When the EEOC published its harassment enforcement guidance in 2024, the intent was to pull together best practices for preventing and responding to harassment and to address recent developments in the law, including the Supreme Court’s decision in Bostock v. Clayton County, Georgia. In Bostock, the Supreme Court held that Title VII prohibits discrimination based on sexual orientation and gender identity because this constitutes discrimination based on sex. In its 2024 guidance, the EEOC included a section on sexual orientation and gender identity harassment to incorporate this recent case. The Commission explained what types of actions could be considered harassing in this context and included specific examples.
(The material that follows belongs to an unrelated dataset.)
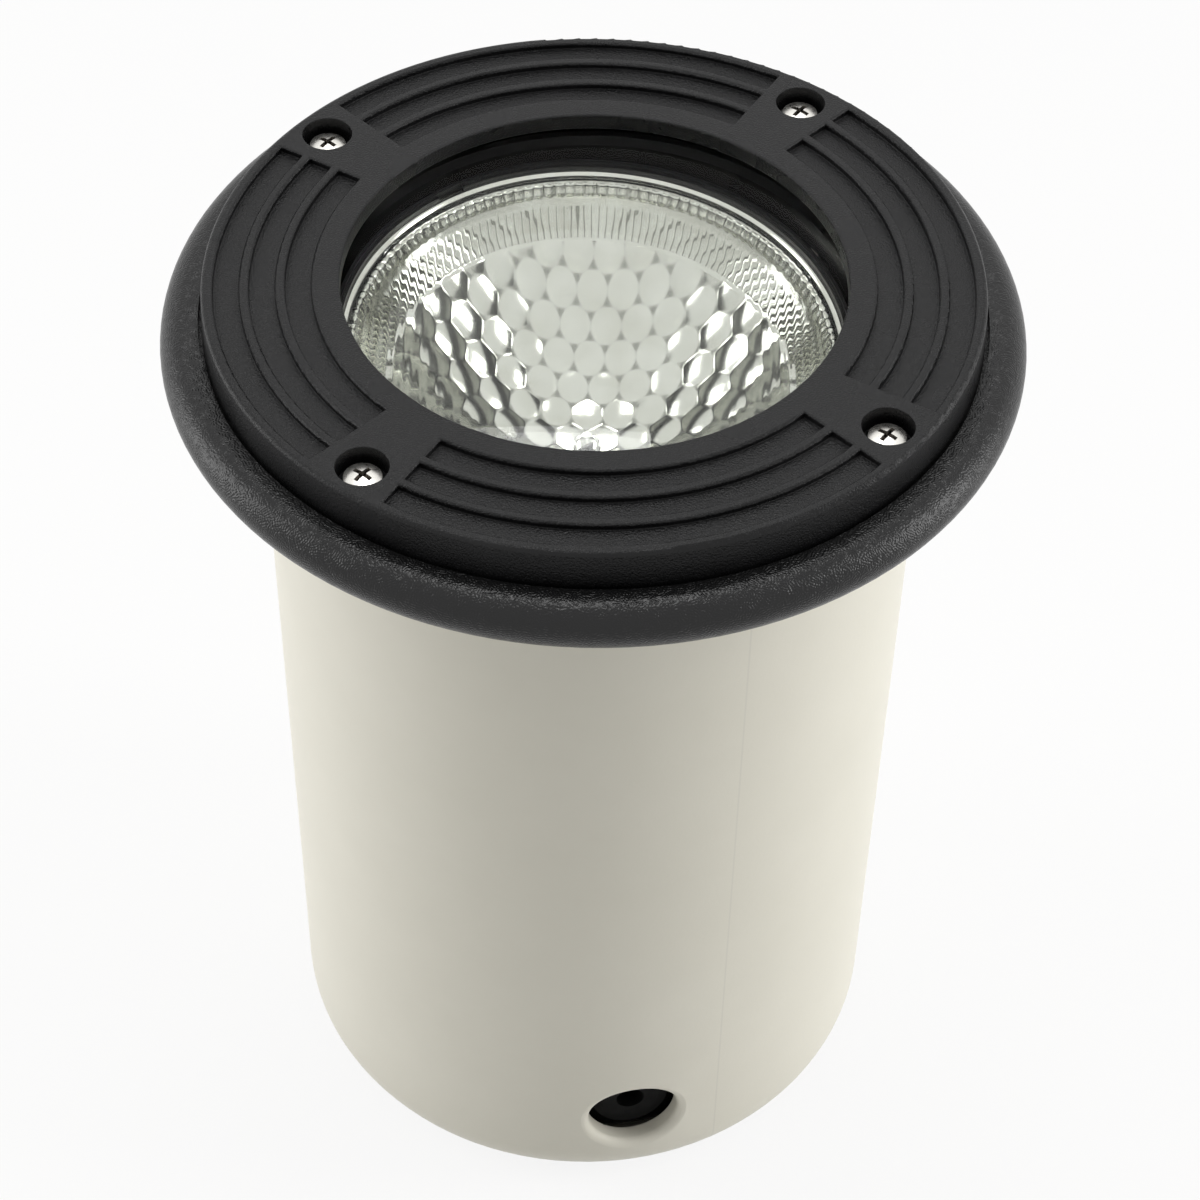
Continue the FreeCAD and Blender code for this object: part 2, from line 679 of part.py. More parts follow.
def lamp_reflector():
    """Bowl with a rolled rim, a seat for the lens and a neck for the leads."""
    rim = below(lamp_rim_depth)
    seat_r = lens_radius + lens_seat_gap
    inner = bowl_points(0.0)
    outer = bowl_points(lamp_shell)
    neck_z = rim - reflector_depth - lamp_neck_length
    return lathe((seat_r, rim), (lamp_rim_radius - 0.4, rim), (lamp_rim_radius, rim - 0.4),
                 (lamp_rim_radius, rim - lamp_rim_thickness), (outer[0][0], rim - lamp_rim_thickness),
                 (outer[0][0], outer[0][1]),
                 (outer[1][0], outer[1][1], lamp_neck_radius, rim - reflector_depth + 1.0),
                 (lamp_neck_radius, neck_z), (0, neck_z), (0, rim - reflector_depth),
                 (bowl_flat_radius, rim - reflector_depth),
                 (inner[1][0], inner[1][1], inner[0][0], inner[0][1]),
                 (seat_r, inner[0][1]))


def lamp_lens():
    """Shallow domed lens with a flat edge band."""
    rim = below(lamp_rim_depth)
    low = rim - reflector_mouth_depth
    edge = low + lens_thickness
    inner_r = lens_radius - lens_edge_band
    outer_mid = chord_middle(inner_r, lens_crown)
    return lathe((lens_radius, low), (lens_radius, edge), (inner_r, edge),
                 (outer_mid[0], edge + outer_mid[1], 0, edge + lens_crown),
                 (0, low + lens_crown),
                 (outer_mid[0], low + outer_mid[1], inner_r, low))


def chord_middle(radius, crown):
    """A point half way along a spherical cap of this radius and crown."""
    sphere = (radius ** 2 + crown ** 2) / (2 * crown)
    half = radius / 2
    return half, crown - sphere + math.sqrt(sphere ** 2 - half ** 2)


def halogen_capsule():
    """Small inner bulb on the bottom of the bowl."""
    base = below(lamp_rim_depth + reflector_depth)
    shoulder = base + capsule_height - capsule_radius
    inside = capsule_radius - capsule_wall
    return lathe((0, base), (capsule_radius, base), (capsule_radius, shoulder),
                 corner(0, shoulder, capsule_radius, 90, 0),
                 (0, shoulder + inside), corner(0, shoulder, inside, 0, 90),
                 (inside, base + capsule_base), (0, base + capsule_base))


def filament():
    """Coiled filament across the capsule, drawn as the cylinder that its turns fill."""
    middle = below(lamp_rim_depth + reflector_depth) + filament_height
    return radial_rod(filament_radius, -filament_length / 2, filament_length / 2, middle)


def filament_posts():
    """The two stiff wires that carry the filament."""
    bowl_bottom = below(lamp_rim_depth + reflector_depth)
    base = bowl_bottom + capsule_base
    offset = filament_length / 2 + post_radius
    top = bowl_bottom + filament_height + filament_radius
    return [post(post_radius, side * offset, 0, base, top) for side in (-1, 1)]


def rear_insulator():
    """Ceramic disc on the lamp's neck, with a barrier between the terminals."""
    top = below(lamp_rim_depth + reflector_depth + lamp_neck_length)
    disc = post(insulator_radius, 0, 0, top - insulator_thickness, top)
    face = top - insulator_thickness
    half = insulator_radius * 0.8
    wall = block(-barrier_half_width, barrier_half_width, -half, half, face - barrier_height, face)
    hole = [post(terminal_screw_radius, side * terminal_spacing / 2, 0, face, top - 1) for side in (-1, 1)]
    return disc.fuse(wall).removeSplitter().cut(hole)


def terminal_plates():
    """Two brass plates under the terminal screws."""
    top = below(lamp_rim_depth + reflector_depth + lamp_neck_length) - insulator_thickness
    half = terminal_plate_width / 2
    plates = []
    for side in (-1, 1):
        x = side * terminal_spacing / 2
        plate = block(x - half, x + half, -half, half, top - terminal_plate_thickness, top)
        plates.append(plate.cut(post(terminal_screw_radius + 0.05, x, 0, top - 2, top + 1)))
    return plates


def terminal_screws():
    """Two slotted screws on the back of the lamp, where a cable would be clamped."""
    seat = (below(lamp_rim_depth + reflector_depth + lamp_neck_length)
            - insulator_thickness - terminal_plate_thickness)
    screws = []
    for side in (-1, 1):
        x = side * terminal_spacing / 2
        head = post(terminal_head_radius, x, 0, seat - terminal_head_height, seat)
        shank = post(terminal_screw_radius, x, 0, seat, seat + insulator_thickness - 0.4)
        low = seat - terminal_head_height
        slot = block(x - 4, x + 4, -slot_half_width, slot_half_width, low - 1, low + slot_depth)
        screws.append(head.fuse(shank).removeSplitter().cut(slot))
    return screws


# ---------------------------------------------------------------- placing and saving
def panned(shapes):
    """Turn the yoke's pieces to the resting pan direction."""
    return [turned(shape, pan_at_rest_deg) for shape in shapes]


def tilted(shapes):
    """Lean the lamp's pieces about the pivot axis, then pan them with the yoke."""
    pieces = []
    for shape in shapes:
        piece = shape.copy()
        piece.rotate(FreeCAD.Vector(0, 0, below(pivot_depth)), FreeCAD.Vector(1, 0, 0), tilt_at_rest_deg)
        pieces.append(piece)
    return panned(pieces)


def save(name, *solids):
    """Write one node; several solids stay separate in it."""
    shape = solids[0] if len(solids) == 1 else Part.makeCompound(list(solids))
    if shape.ShapeType == "Compound" and len(shape.Solids) == 1:
        shape = shape.Solids[0]
    shape.exportStep("parts/" + name + ".step")
    print(name, "solids", len(shape.Solids), "valid", shape.isValid(), "volume", round(shape.Volume, 1))


def main():
    """Build every piece and write it."""
    os.makedirs("parts", exist_ok=True)
    save("ground_sleeve", ground_sleeve())
    save("mounting_collar", mounting_collar())
    save("lamp_canister", lamp_canister())
    save("canister_flange", canister_flange())
    save("inner_bezel", inner_bezel())
    save("bezel_seal", bezel_seal())
    save("bezel_screws", *around(bezel_screw(), lug_angles()))
    save("threaded_inserts", *placed_at_pads(threaded_insert()))
    save("glide_ring", glide_ring())
    save("cable_grommet", cable_grommet())

    save("lid_ring", lid_ring())
    save("cover_glass", cover_glass())
    save("glass_gasket", glass_gasket())
    save("lid_screws", *placed_at_pads(lid_screw()))
    save("screw_seals", *placed_at_pads(screw_seal()))

    save("yoke", *panned([yoke()]))
    save("pivot_washers", *panned(around(pivot_washer(), [0, 180])))

    save("gimbal_ring", *tilted([gimbal_ring()]))
    save("pivot_screws", *tilted(around(pivot_screw(), [0, 180])))
    save("snap_ring", *tilted([snap_ring()]))
    save("lamp_reflector", *tilted([lamp_reflector()]))
    save("lamp_lens", *tilted([lamp_lens()]))
    save("halogen_capsule", *tilted([halogen_capsule()]))
    save("filament", *tilted([filament()]))
    save("filament_posts", *tilted(filament_posts()))
    save("rear_insulator", *tilted([rear_insulator()]))
    save("terminal_plates", *tilted(terminal_plates()))
    save("terminal_screws", *tilted(terminal_screws()))


main()
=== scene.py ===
"""In-ground well light: finishes, lamp optics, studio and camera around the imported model."""
import math

import bpy
import numpy
from mathutils import Matrix, Vector


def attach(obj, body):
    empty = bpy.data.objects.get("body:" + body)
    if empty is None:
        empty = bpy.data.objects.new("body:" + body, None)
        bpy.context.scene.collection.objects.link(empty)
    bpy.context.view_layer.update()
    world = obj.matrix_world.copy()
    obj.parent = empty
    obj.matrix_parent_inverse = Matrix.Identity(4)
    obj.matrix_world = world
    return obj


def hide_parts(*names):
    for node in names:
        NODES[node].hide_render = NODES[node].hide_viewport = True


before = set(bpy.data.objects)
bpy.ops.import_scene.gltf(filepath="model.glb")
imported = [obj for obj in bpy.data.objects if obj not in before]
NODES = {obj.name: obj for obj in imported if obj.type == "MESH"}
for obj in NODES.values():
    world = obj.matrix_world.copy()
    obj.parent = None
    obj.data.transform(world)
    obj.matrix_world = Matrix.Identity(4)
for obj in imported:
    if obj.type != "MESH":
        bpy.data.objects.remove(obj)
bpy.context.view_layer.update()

# ---------------------------------------------------------------- camera, as fitted to the photograph
OVERALL_HEIGHT = 0.240
CAMERA_ANGLE = math.radians(-100.7)     # direction of the camera round the object
CAMERA_DISTANCE = 0.5170                # from the object's axis
CAMERA_OVER_LID = 0.4434
CAMERA_PITCH = 0.812
CAMERA_YAW = 0.005
CAMERA_ROLL = 0.021
CAMERA_LENS = 94.73                     # millimetres on a 36 mm sensor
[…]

The 2024 guidance also provided updated information and examples addressing harassment based on race, national origin, and pregnancy/childbirth, among other protected classes. Importantly for employers, the guidance discussed the different types of harassment that can occur in the workplace, standards for evaluating claims of harassment, and different avenues of liability, providing illustrative examples within each topic.
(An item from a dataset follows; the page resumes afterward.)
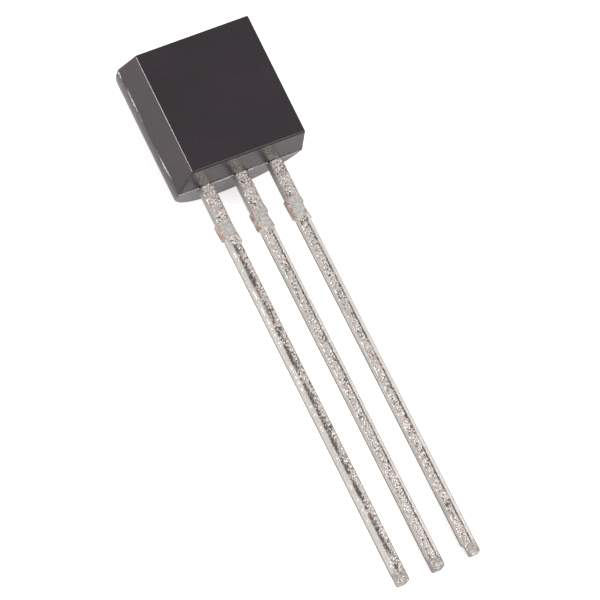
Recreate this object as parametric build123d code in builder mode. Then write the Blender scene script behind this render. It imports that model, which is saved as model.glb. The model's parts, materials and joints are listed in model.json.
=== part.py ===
from build123d import *
import os
from math import atan2, cos, degrees, radians, sin, tan

# A temperature sensor in the small moulded package with three leads in a row: a block with one flat
# face and one half-round back. All sizes are in millimetres.
#
# The sensor's own frame has X across the leads, Y from the flat face to the round back, and Z along
# the leads towards the top of the body. Its zero is on the middle lead, where it leaves the body, in
# the plane where the two halves of the mould met.

# ---- Moulded body -----------------------------------------------------------------------------
body_width = 4.64  # across the parting line; the round back is half a circle of this width
body_height = 4.62  # along the leads, at the parting line
front_depth = 1.32  # parting line to flat face
side_draft = 10.4  # degrees that each side leans in towards the flat face
front_end_draft = 7.0  # degrees that both ends lean in towards the flat face
back_end_draft = 5.5  # degrees that both ends lean in towards the round back
face_edge_radius = 0.07  # round the flat face

# ---- Leads, stamped side by side from one strip ------------------------------------------------
lead_pitch = 1.27
lead_thickness = 0.39
lead_length = 14.35  # outside the body
lead_width = 0.40  # from the tie bar's stubs to the tip
neck_width = 0.46  # from the body to the stubs
stub_width = 0.53  # across what is left of the tie bar that held the leads together
stub_start = 1.15  # body to the stubs
stub_end = 1.95  # body to the far end of the stubs
tip_radius = 0.09  # on the corners of the sheared tip
tip_lean = 0.12  # the leads are bent a little: how far all the tips lie to the right
tip_spread = 0.035  # and how much further out the outer tips lie

# ---- Lead frame inside the body ----------------------------------------------------------------
frame_gap = 0.20  # between neighbouring pieces of the frame
flag_start = 0.50  # plastic under the wide ends of the outer leads
flag_height = 0.70
side_cover = 0.42  # plastic outside the wide ends, at the parting line
paddle_width = 1.90  # the middle lead's wide end, which carries the die
paddle_height = 2.20

# ---- Die and its bonds -------------------------------------------------------------------------
die_width = 1.20
die_height = 1.00
die_thickness = 0.25
glue_thickness = 0.03
glue_margin = 0.05  # how far the glue shows round the die
landing_length = 0.55  # bare paddle below the die, where the middle wire lands
pad_inset = 0.12  # bond pads in from the die's edges
wire_radius = 0.0125
ball_radius = 0.04
ball_height = 0.02
stitch_radius = 0.035
stitch_height = 0.01
loop_rise = 0.24  # top of a wire above the die
loop_bend = 0.05
landing_rise = 0.12  # where a wire turns down to its landing

# ---- Rest pose ---------------------------------------------------------------------------------
# The sensor lies on its round back with the flat face up. It stands on the lower edge of the back
# and on the tips of the leads, so the leads slope down from the body by rest_tilt.
back_radius = body_width / 2
front_end_inset = front_depth * tan(radians(front_end_draft))
back_end_inset = back_radius * tan(radians(back_end_draft))
rest_tilt = atan2(back_radius - lead_thickness, lead_length + back_end_inset)

rest_height = back_radius * cos(rest_tilt) - back_end_inset * sin(rest_tilt)
far_end = (body_height - back_end_inset) * cos(rest_tilt) + back_radius * sin(rest_tilt)
tip_end = -lead_length * cos(rest_tilt)
origin = Vector(0, -(far_end + tip_end) / 2, rest_height)

# Three views of the sensor, as planes: from its lead end, from its front and from its side.
end_view = Plane(origin, x_dir=(1, 0, 0), z_dir=(0, cos(rest_tilt), sin(rest_tilt)))
front_view = Plane(origin, x_dir=end_view.x_dir, z_dir=-end_view.y_dir)
side_view = Plane(origin, x_dir=end_view.y_dir, z_dir=end_view.x_dir)


def sensor_point(x, y, z):
    """A point of the sensor's own frame, in the rest pose."""
    return end_view.from_local_coords((x, y, z))


# ---- Leads -------------------------------------------------------------------------------------
flag_top = flag_start + flag_height
flag_inner = neck_width / 2 + frame_gap
flag_outer = body_width / 2 - side_cover
paddle_bottom = flag_top + frame_gap
paddle_top = paddle_bottom + paddle_height


def make_lead(label, centre, tip_centre, wide_start, wide_end, wide_left, wide_right):
    """One lead: the straight run outside the body, and its wide end inside it."""
    with BuildPart() as lead:
        with BuildSketch(front_view) as outline:
            with BuildLine():
                Polyline(
                    (centre - lead_width / 2, -stub_end),
                    (tip_centre - lead_width / 2, -lead_length),
                    (tip_centre + lead_width / 2, -lead_length),
                    (centre + lead_width / 2, -stub_end),
                    close=True,
                )
            make_face()
            for width, low, high in (
                (stub_width, -stub_end, -stub_start),
                (neck_width, -stub_start, wide_start),
            ):
                with Locations((centre, (low + high) / 2)):
                    Rectangle(width, high - low)
            with Locations(((wide_left + wide_right) / 2, (wide_start + wide_end) / 2)):
                Rectangle(wide_right - wide_left, wide_end - wide_start)
            fillet(outline.vertices().group_by(Axis.Y)[0], tip_radius)
        extrude(amount=-lead_thickness)
    lead.part.label = label
    return lead.part


tip_pitch = lead_pitch + tip_spread

lead_centre = make_lead(
    "lead_centre", 0, tip_lean, paddle_bottom, paddle_top, -paddle_width / 2, paddle_width / 2
)
lead_left = make_lead(
    "lead_left", -lead_pitch, tip_lean - tip_pitch, flag_start, flag_top, -flag_outer, -flag_inner
)
lead_right = make_lead(
    "lead_right", lead_pitch, tip_lean + tip_pitch, flag_start, flag_top, flag_inner, flag_outer
)

# ---- Die and its glue --------------------------------------------------------------------------
die_bottom = paddle_bottom + landing_length
die_middle = die_bottom + die_height / 2
die_face = glue_thickness + die_thickness  # in front of the lead frame

with BuildPart() as die_attach:
    with BuildSketch(front_view):
        with Locations((0, die_middle)):
            Rectangle(die_width + 2 * glue_margin, die_height + 2 * glue_margin)
    extrude(amount=glue_thickness)
die_attach.part.label = "die_attach"

with BuildPart() as sensor_die:
    with BuildSketch(front_view.offset(glue_thickness)):
        with Locations((0, die_middle)):
            Rectangle(die_width, die_height)
    extrude(amount=die_thickness)
sensor_die.part.label = "sensor_die"


# ---- Bond wires --------------------------------------------------------------------------------
def make_bond_wire(label, pad, landing):
    """A gold wire from a pad on the die, (x, z), over its loop and down to the lead frame, (x, z)."""
    with BuildPart() as wire:
        with BuildLine() as loop:
            FilletPolyline(
                sensor_point(pad[0], -die_face, pad[1]),
                sensor_point(pad[0], -die_face - loop_rise, pad[1]),
                sensor_point(landing[0], -landing_rise, landing[1]),
                sensor_point(landing[0], 0, landing[1]),
                radius=loop_bend,
            )
        with BuildSketch(Plane(loop.line @ 0, z_dir=loop.line % 0)):
            Circle(wire_radius)
        sweep()
        with BuildSketch(front_view.offset(die_face)):
            with Locations(pad):
                Circle(ball_radius)
        extrude(amount=ball_height)
        with BuildSketch(front_view):
            with Locations(landing):
                Circle(stitch_radius)
        extrude(amount=stitch_height)
    wire.part.label = label
    return wire.part


pad_x = die_width / 2 - pad_inset
pad_z = die_bottom + pad_inset
flag_middle = ((flag_inner + flag_outer) / 2, (flag_start + flag_top) / 2)

bond_wires = [
    make_bond_wire("bond_wire_left", (-pad_x, pad_z), (-flag_middle[0], flag_middle[1])),
    make_bond_wire("bond_wire_centre", (0, pad_z), (0, paddle_bottom + landing_length / 3)),
    make_bond_wire("bond_wire_right", (pad_x, pad_z), flag_middle),
]

# ---- Moulded body ------------------------------------------------------------------------------
# The block is what the outline from the lead end and the outline from the side have in common.
front_width = body_width - 2 * front_depth * tan(radians(side_draft))
embedded = [lead_left, lead_centre, lead_right, die_attach.part, sensor_die.part, *bond_wires]

with BuildPart() as moulded_body:
    with BuildSketch(end_view):
        with BuildLine():
            flat_face = Line((-front_width / 2, -front_depth), (front_width / 2, -front_depth))
            right_side = Line(flat_face @ 1, (back_radius, 0))
            round_back = ThreePointArc(right_side @ 1, (0, back_radius), (-back_radius, 0))
            Line(round_back @ 1, flat_face @ 0)
        make_face()
    extrude(amount=body_height)
    with BuildSketch(side_view):
        with BuildLine():
            Polyline(
                (-front_depth, front_end_inset),
                (0, 0),
                (back_radius, back_end_inset),
                (back_radius, body_height - back_end_inset),
                (0, body_height),
                (-front_depth, body_height - front_end_inset),
                close=True,
            )
        make_face()
    extrude(amount=back_radius, both=True, mode=Mode.INTERSECT)
    front_face = moulded_body.faces().sort_by(Axis(origin, -end_view.y_dir))[-1]
    fillet(front_face.edges(), face_edge_radius)
    for piece in embedded:
        add(piece, mode=Mode.SUBTRACT)
moulded_body.part.label = "moulded_body"

# ---- Write the pieces --------------------------------------------------------------------------
os.makedirs("parts", exist_ok=True)
for piece in (moulded_body.part, *embedded):
    export_step(piece, f"parts/{piece.label}.step")

print("rest tilt", round(degrees(rest_tilt), 2), "degrees")
print("body depth", round(front_depth + back_radius, 3), "flat face", round(front_width, 3))
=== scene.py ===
# %% [markdown]
# # A small moulded temperature sensor
#
# The sensor is a block of black epoxy with three tinned copper leads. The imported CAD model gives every
# size and place; this file gives the looks. It loads the model first, because each piece made here has
# to lie exactly where the model says.

import json
import math

import bmesh
import bpy
from mathutils import Matrix, Vector, noise


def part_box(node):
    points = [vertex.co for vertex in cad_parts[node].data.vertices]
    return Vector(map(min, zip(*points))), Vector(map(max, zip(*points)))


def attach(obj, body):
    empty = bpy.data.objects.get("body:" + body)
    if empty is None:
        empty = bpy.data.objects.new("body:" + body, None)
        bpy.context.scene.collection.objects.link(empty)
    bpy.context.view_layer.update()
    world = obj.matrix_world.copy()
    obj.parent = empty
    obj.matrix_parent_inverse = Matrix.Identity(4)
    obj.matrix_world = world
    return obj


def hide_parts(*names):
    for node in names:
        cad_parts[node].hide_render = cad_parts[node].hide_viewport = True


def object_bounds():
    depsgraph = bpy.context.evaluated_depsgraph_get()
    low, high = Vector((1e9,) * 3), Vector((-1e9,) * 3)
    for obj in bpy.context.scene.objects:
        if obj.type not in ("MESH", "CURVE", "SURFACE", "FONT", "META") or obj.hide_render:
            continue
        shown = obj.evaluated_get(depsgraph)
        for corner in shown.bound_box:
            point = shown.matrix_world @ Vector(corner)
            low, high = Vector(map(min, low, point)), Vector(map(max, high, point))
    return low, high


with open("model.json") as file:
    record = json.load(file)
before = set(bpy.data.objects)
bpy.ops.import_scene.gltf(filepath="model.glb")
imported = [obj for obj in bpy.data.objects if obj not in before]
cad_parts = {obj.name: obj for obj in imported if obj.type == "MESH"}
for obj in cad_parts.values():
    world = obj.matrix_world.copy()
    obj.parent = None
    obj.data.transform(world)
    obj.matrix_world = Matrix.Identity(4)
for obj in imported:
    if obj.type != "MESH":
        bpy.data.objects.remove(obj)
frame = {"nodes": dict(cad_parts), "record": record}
cad_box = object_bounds()
print("CAD box", [list(corner) for corner in cad_box])

# %% [markdown]
# ## The sensor's own frame
#
# The sensor lies on its round back, so its leads slope. Its shape is far easier to describe in a frame
# of its own: X across the leads, Y from the flat face to the round back, Z along the leads towards the
# top of the body, in millimetres. The record's mounts give the directions and the CAD nodes give the
# zero, which is on the middle lead, where it leaves the body, in the plane where the mould parted.

# %% The sensor's own frame
MM = 0.001
mounts = {mount["name"]: mount for mount in frame["record"]["mounts"]}
to_back = -Vector(mounts["flat_face"]["axis"])
to_top = -Vector(mounts["lead_centre_tip"]["axis"])
across = to_back.cross(to_top)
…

The decision to rescind this guidance follows executive orders issued in 2025 that updated the federal government’s position toward some Title VII protected classes. For example, Executive Order 14168 establishes the federal government’s policy to recognize only two sexes. The recission also follows the decision of a federal district court in Texas to vacate parts of the 2024 guidance focused on gender identity, holding that the EEOC exceeded its authority in expanding Title VII’s definition of “sex.”

In the EEOC’s News Release announcing its decision to rescind the 2024 guidance, the Commission did not address the scope of the rescission, but EEOC Chair Andrea Lucas explained that “[r]escinding this guidance does not give employers license to engage in unlawful harassment” and “committed [the EEOC] to evenhanded enforcement of [Federal employment] laws.” She also pointed out that, even after the decision to withdraw the guidance, applicable federal laws and Supreme Court precedent “remain firmly in place.” The News Release directs employers to the EEOC’s general guidance on harassment that remains on its website.

As the EEOC acknowledges, Title VII and court decisions interpreting harassment in the context of Title VII, including the Supreme Court’s decision in Bostock, continue to govern employer activity. Even though the guidance document no longer represents EEOC policy, employers must continue to adhere to the relevant laws’ requirements. Additionally, about 20 states, including but not limited to California, New York, and Illinois, maintain anti-discrimination laws that explicitly prohibit discrimination based on sexual orientation, and most of those states also forbid discrimination based on gender identity. Several localities – cities and counties – also maintain laws that specifically prohibit discrimination based on sexual orientation and gender identity. Thus, although the EEOC looks to be reorienting its enforcement priorities and how it might apply Title VII, state and local agencies will continue to enforce anti-discrimination laws applicable in their jurisdictions.

Now that the EEOC has a three-member quorum, we expect additional changes at the Agency and will closely follow any such changes.